= What you will do =
Go through the records line by line and work out how many lines hold the word "finishes". Answer with the number only.

= Raw data =

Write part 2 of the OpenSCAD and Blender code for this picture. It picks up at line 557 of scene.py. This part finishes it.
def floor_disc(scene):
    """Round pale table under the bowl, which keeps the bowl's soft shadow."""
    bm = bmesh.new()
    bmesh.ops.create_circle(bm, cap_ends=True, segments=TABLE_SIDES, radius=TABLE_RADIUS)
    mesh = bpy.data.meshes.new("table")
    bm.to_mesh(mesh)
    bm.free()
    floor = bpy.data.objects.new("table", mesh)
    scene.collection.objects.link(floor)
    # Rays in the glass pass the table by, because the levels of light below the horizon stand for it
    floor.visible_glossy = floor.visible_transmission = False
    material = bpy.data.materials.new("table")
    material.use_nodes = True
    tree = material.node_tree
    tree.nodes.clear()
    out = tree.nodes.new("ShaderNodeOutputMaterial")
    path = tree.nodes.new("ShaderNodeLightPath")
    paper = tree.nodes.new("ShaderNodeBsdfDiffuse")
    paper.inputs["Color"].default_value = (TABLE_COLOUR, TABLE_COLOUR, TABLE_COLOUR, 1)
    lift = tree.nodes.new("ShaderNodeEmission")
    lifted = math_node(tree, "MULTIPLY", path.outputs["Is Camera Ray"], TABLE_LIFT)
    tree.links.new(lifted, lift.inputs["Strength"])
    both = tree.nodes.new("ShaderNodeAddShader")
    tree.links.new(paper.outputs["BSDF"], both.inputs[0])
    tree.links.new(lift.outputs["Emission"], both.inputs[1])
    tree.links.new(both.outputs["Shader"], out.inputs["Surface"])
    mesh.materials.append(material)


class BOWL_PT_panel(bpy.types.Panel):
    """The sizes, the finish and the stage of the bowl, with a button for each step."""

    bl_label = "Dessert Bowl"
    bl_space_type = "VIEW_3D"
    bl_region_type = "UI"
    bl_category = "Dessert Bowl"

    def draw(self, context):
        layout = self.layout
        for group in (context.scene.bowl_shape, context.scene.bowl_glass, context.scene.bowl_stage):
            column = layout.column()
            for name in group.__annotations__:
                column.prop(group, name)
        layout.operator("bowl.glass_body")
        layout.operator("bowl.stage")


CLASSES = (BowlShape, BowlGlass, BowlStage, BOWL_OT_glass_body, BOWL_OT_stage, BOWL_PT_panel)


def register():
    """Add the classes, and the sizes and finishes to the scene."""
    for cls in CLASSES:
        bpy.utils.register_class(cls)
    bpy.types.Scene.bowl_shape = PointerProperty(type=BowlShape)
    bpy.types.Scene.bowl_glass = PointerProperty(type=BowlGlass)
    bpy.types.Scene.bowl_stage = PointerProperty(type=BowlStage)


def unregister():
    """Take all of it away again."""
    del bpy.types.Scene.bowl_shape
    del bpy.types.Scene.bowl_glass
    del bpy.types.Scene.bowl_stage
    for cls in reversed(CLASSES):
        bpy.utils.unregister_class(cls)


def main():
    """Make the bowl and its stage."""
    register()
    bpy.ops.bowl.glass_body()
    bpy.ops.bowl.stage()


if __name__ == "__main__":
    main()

==

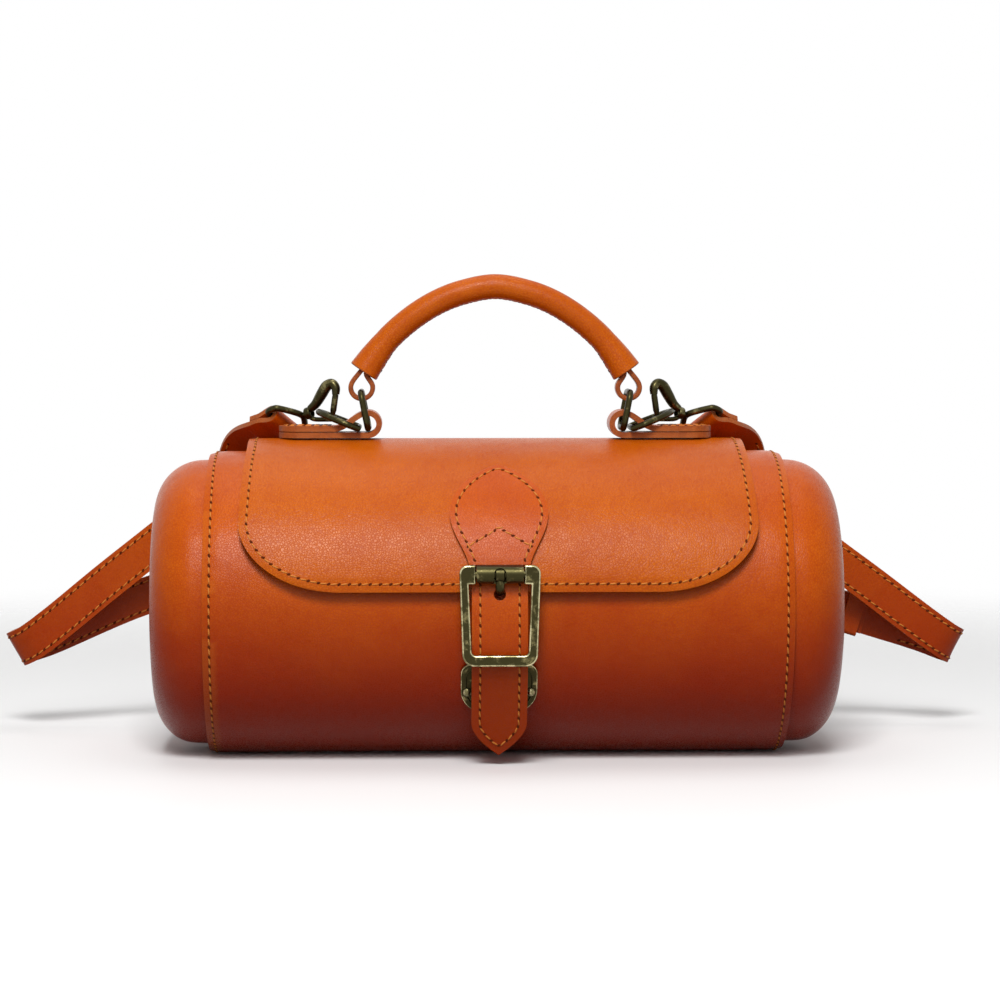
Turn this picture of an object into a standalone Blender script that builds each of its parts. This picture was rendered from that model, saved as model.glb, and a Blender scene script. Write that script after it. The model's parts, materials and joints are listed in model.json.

= Result of the task =
2